◆ WHAT TO WORK ON
Print the first line of the material below and each line after it, exactly as written, ending with the line that contains "return low.x +".
— Start —
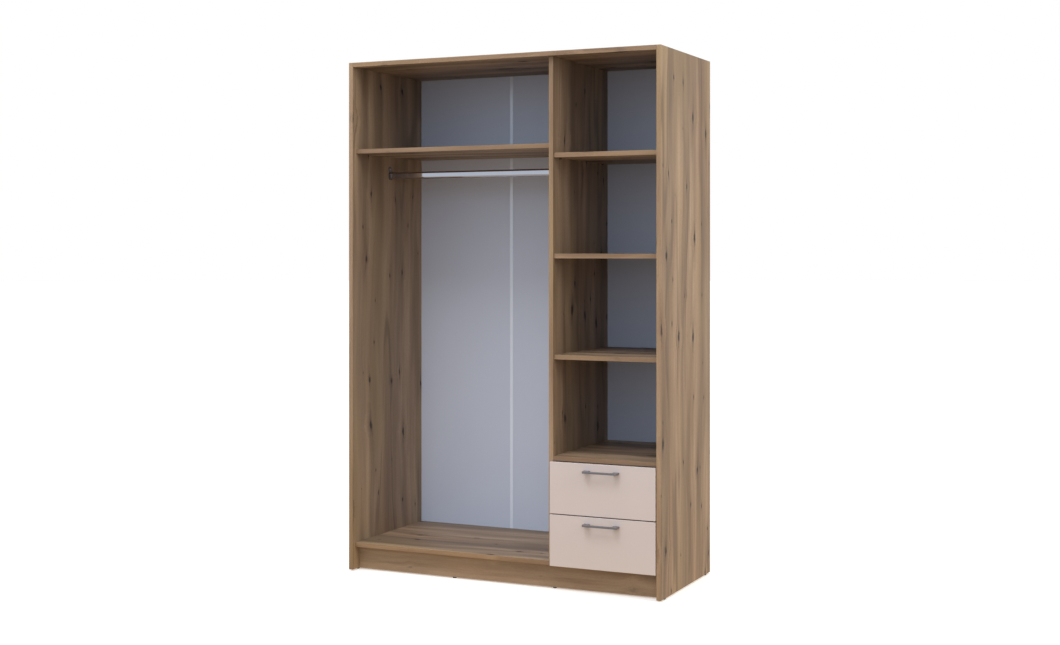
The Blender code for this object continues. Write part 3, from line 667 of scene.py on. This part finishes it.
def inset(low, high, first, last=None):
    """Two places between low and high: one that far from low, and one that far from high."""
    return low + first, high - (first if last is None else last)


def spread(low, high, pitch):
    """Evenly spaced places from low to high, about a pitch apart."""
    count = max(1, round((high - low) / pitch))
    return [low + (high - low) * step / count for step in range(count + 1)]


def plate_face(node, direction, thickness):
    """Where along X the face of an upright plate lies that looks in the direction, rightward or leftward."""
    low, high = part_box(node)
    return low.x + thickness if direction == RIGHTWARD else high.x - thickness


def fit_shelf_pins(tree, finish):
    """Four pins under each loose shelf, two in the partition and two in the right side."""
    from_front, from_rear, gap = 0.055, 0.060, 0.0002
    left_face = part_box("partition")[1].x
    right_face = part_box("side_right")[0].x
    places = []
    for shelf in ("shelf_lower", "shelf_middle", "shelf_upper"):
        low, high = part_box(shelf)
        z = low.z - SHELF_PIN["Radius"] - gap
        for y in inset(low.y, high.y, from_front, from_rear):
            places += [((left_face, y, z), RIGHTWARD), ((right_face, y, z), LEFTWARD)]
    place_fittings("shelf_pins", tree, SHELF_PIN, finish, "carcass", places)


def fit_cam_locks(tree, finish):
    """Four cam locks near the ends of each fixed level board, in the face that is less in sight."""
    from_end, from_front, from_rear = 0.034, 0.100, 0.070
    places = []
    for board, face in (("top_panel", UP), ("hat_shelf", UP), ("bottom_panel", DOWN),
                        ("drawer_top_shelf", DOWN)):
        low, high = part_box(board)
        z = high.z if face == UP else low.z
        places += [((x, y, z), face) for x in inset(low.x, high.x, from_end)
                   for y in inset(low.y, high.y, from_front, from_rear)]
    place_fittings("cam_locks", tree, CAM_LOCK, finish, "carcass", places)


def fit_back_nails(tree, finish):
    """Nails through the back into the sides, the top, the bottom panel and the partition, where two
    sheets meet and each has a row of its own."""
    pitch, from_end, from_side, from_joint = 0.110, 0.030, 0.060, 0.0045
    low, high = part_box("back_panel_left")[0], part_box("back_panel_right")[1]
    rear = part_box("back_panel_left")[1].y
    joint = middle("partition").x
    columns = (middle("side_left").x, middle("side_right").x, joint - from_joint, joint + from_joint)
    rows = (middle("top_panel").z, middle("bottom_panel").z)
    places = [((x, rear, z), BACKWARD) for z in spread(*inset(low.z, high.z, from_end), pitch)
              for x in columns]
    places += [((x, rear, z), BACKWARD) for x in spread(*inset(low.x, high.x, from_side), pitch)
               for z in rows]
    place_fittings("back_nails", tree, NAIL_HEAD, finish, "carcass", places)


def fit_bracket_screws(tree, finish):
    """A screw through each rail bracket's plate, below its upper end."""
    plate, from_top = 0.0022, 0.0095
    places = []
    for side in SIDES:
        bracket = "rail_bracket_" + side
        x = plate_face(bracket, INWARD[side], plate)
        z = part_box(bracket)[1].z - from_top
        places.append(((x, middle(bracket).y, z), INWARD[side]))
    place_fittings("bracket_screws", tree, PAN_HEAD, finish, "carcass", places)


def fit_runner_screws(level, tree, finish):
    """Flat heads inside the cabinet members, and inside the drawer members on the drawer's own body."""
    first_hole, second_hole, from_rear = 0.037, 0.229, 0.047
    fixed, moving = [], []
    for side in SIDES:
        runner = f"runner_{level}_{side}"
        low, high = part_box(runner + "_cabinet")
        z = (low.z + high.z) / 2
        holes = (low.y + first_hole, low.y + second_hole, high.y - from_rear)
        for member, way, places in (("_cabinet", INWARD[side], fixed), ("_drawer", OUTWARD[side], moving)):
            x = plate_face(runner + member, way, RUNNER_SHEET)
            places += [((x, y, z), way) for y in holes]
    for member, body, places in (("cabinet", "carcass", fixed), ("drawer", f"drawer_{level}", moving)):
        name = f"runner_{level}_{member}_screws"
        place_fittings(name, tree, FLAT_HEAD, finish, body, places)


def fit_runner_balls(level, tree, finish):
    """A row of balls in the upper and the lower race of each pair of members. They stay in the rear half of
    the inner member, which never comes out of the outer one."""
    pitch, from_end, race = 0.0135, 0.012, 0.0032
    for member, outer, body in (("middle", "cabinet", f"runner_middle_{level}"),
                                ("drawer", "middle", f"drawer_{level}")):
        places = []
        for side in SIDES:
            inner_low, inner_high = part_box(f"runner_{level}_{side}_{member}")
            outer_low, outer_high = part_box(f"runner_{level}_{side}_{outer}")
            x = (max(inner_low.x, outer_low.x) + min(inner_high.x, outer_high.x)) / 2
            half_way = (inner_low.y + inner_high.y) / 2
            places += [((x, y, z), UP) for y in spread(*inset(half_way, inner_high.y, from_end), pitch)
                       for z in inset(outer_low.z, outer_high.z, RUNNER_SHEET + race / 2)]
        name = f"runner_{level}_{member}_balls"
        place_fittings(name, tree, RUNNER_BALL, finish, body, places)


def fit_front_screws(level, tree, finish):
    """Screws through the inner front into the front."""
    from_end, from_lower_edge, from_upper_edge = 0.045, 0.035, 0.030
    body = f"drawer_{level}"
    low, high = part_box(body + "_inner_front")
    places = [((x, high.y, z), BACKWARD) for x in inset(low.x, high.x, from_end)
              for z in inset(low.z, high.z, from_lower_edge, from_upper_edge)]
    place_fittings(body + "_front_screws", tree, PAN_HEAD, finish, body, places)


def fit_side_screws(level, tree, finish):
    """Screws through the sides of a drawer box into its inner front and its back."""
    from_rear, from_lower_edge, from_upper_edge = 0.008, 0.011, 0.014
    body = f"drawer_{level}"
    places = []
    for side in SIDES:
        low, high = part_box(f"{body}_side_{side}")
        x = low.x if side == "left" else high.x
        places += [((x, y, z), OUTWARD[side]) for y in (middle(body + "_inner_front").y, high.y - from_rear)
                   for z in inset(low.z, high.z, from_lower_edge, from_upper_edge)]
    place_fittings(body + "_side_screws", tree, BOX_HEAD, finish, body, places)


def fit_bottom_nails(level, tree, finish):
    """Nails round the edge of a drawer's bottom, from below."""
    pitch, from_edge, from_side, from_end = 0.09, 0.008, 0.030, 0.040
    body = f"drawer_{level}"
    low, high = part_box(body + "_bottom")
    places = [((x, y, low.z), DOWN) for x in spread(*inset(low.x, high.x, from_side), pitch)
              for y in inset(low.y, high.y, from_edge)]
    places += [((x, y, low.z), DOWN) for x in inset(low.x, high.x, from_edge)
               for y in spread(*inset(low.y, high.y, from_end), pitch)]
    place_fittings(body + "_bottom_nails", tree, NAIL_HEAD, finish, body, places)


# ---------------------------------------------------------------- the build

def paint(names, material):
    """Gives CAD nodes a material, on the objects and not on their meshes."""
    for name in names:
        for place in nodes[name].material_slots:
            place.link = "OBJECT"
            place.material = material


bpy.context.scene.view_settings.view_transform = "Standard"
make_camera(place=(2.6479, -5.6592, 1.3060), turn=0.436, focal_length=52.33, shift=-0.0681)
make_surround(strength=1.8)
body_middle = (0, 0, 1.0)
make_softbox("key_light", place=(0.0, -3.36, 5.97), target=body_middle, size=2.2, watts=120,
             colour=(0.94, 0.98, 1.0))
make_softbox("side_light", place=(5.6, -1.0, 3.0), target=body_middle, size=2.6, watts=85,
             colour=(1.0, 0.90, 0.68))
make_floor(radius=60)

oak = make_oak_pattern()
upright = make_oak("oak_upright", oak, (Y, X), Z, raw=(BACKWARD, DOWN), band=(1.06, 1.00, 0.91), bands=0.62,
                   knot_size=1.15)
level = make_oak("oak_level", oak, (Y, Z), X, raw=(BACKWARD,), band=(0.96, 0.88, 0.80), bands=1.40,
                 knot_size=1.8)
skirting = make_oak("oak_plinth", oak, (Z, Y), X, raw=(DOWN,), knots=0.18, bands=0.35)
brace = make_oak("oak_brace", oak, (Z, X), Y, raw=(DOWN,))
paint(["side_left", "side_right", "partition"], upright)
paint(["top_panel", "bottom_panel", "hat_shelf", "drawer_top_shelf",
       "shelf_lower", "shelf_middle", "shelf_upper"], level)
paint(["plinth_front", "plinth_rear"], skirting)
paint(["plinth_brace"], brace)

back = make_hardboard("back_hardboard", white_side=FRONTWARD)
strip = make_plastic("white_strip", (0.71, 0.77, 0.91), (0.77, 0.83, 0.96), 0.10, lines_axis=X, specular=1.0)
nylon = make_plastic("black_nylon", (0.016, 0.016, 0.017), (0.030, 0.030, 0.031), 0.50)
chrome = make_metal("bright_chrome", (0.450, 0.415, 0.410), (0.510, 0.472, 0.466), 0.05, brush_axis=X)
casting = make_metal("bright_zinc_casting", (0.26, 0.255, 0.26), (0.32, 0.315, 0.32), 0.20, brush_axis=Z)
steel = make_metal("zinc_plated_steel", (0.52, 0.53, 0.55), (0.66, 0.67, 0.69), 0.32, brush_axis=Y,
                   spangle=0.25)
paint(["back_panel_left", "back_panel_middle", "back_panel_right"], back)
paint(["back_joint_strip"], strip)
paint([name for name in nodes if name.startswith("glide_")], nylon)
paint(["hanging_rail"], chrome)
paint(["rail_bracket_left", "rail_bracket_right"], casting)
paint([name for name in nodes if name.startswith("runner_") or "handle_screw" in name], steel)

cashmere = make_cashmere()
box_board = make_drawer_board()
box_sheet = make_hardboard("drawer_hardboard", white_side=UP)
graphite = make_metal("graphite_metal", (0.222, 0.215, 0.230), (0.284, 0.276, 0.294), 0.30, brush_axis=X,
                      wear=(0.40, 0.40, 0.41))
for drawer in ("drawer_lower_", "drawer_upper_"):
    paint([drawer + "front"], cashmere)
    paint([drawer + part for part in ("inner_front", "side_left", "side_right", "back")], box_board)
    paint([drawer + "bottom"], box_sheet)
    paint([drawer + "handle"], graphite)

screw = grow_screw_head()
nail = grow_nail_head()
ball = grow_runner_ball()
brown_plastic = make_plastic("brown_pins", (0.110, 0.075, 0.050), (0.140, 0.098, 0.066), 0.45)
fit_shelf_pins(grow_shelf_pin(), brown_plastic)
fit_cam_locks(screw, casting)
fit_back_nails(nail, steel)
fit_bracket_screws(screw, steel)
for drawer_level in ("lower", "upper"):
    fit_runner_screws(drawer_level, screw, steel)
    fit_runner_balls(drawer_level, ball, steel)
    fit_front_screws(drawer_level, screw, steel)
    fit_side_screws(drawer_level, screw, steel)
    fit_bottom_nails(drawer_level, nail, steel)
— End —
◆ REPLY TO THE EXERCISE
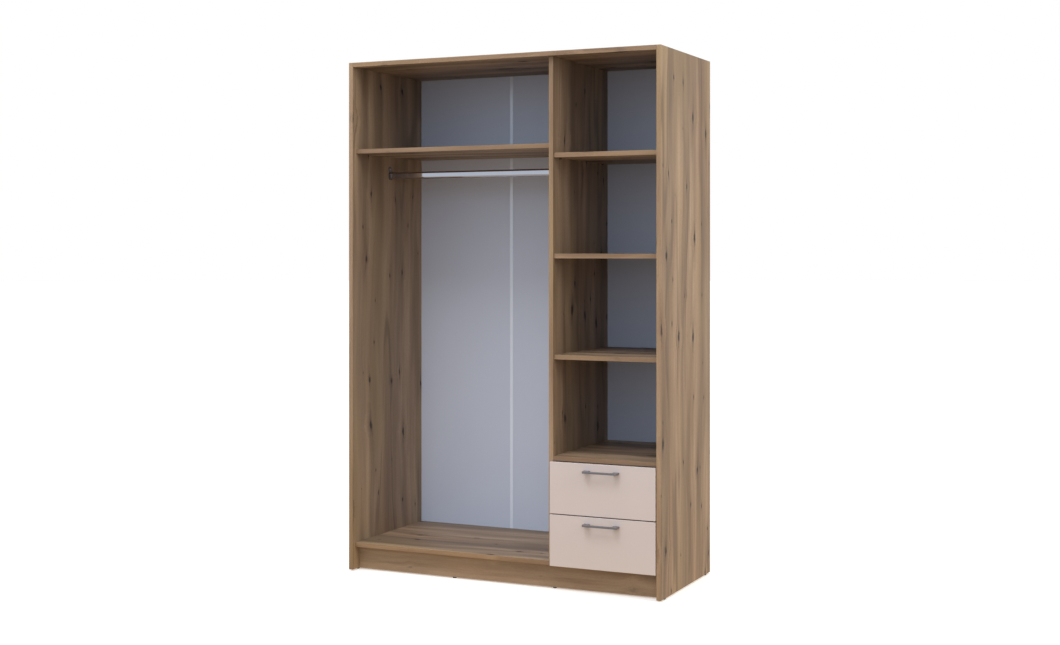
The Blender code for this object continues. Write part 3, from line 667 of scene.py on. This part finishes it.
def inset(low, high, first, last=None):
    """Two places between low and high: one that far from low, and one that far from high."""
    return low + first, high - (first if last is None else last)


def spread(low, high, pitch):
    """Evenly spaced places from low to high, about a pitch apart."""
    count = max(1, round((high - low) / pitch))
    return [low + (high - low) * step / count for step in range(count + 1)]


def plate_face(node, direction, thickness):
    """Where along X the face of an upright plate lies that looks in the direction, rightward or leftward."""
    low, high = part_box(node)
    return low.x + thickness if direction == RIGHTWARD else high.x - thickness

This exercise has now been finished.